[PROBLEM]: In the listing below, count the lines with "parts" and report only the figure.

[RECORDS FOR THE EXERCISE]:
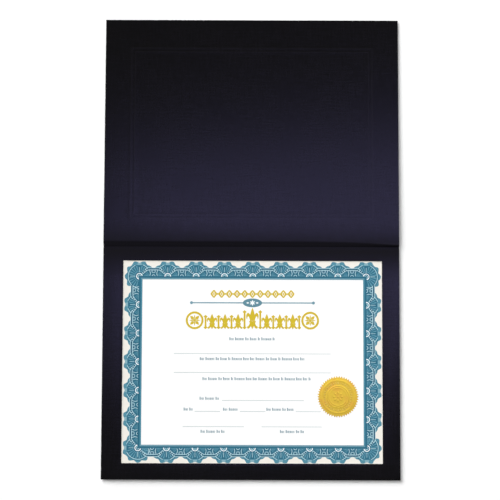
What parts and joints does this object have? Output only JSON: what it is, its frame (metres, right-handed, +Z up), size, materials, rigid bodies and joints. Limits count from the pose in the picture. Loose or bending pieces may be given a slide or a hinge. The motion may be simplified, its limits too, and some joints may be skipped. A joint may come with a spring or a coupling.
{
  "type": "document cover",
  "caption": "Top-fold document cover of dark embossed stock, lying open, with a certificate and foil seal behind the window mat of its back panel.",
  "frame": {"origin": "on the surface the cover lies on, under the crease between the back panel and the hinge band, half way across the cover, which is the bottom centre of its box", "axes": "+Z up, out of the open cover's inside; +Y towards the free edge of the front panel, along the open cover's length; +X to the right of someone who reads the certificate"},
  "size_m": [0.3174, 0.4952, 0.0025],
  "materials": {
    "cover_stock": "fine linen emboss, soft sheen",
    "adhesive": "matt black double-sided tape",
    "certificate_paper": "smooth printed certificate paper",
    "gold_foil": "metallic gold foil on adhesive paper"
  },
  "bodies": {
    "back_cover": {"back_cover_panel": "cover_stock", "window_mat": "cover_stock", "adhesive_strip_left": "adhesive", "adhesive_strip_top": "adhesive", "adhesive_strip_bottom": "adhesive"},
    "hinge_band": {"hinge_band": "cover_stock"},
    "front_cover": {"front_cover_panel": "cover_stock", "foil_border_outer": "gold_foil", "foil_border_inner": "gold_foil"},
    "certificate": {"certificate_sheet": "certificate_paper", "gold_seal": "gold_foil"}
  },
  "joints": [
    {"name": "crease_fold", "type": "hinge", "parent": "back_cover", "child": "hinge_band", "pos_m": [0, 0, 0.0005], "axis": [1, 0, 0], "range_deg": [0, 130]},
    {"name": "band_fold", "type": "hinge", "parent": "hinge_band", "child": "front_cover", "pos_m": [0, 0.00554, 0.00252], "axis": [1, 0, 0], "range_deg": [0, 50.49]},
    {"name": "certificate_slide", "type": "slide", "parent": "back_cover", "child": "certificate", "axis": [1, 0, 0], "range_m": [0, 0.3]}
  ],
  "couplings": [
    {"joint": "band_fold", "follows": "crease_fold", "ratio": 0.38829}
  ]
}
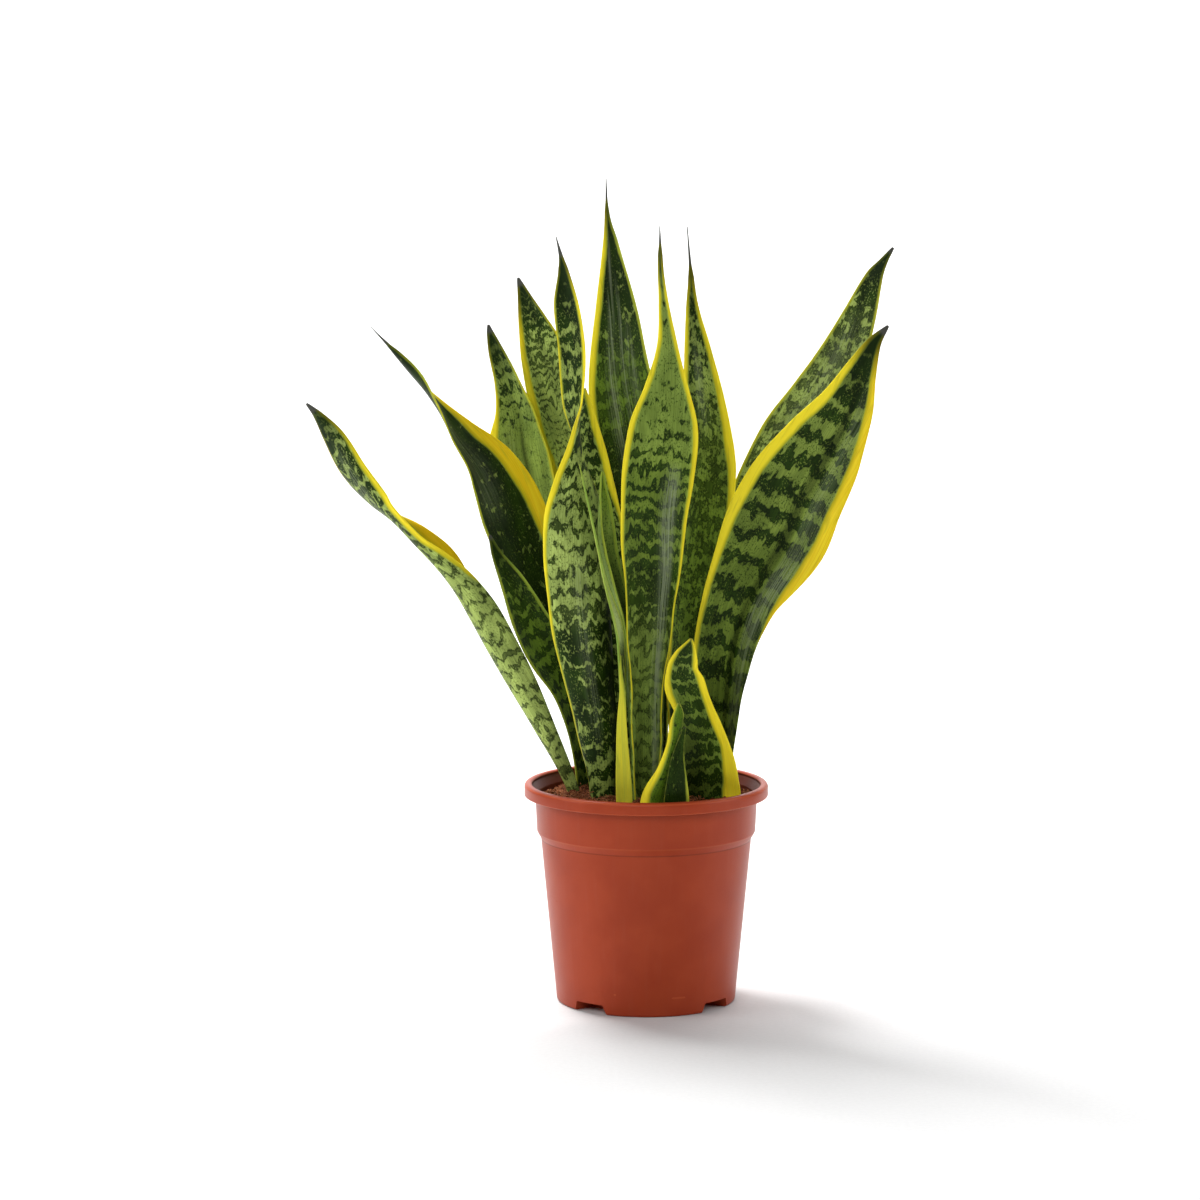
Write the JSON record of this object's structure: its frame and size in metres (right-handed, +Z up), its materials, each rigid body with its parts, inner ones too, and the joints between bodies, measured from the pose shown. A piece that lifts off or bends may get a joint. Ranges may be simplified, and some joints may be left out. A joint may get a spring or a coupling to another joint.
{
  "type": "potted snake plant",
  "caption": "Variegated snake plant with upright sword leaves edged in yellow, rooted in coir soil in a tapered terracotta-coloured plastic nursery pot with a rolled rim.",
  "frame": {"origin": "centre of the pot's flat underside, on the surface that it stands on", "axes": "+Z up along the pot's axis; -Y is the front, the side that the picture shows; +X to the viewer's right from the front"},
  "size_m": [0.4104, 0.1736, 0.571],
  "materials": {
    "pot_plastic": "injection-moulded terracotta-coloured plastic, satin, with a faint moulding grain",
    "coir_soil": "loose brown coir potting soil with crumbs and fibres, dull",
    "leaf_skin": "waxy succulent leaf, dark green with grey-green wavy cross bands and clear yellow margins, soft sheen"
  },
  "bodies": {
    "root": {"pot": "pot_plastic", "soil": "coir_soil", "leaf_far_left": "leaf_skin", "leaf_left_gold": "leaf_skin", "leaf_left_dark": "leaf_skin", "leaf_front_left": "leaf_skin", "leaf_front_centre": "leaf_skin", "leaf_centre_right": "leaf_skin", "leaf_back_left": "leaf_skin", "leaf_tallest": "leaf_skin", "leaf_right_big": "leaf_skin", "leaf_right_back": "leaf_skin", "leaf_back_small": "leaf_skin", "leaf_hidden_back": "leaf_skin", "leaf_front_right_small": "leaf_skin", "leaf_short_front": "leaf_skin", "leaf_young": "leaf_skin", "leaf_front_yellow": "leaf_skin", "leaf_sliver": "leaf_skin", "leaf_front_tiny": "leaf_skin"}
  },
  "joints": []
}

[OUTPUT BELOW]: 2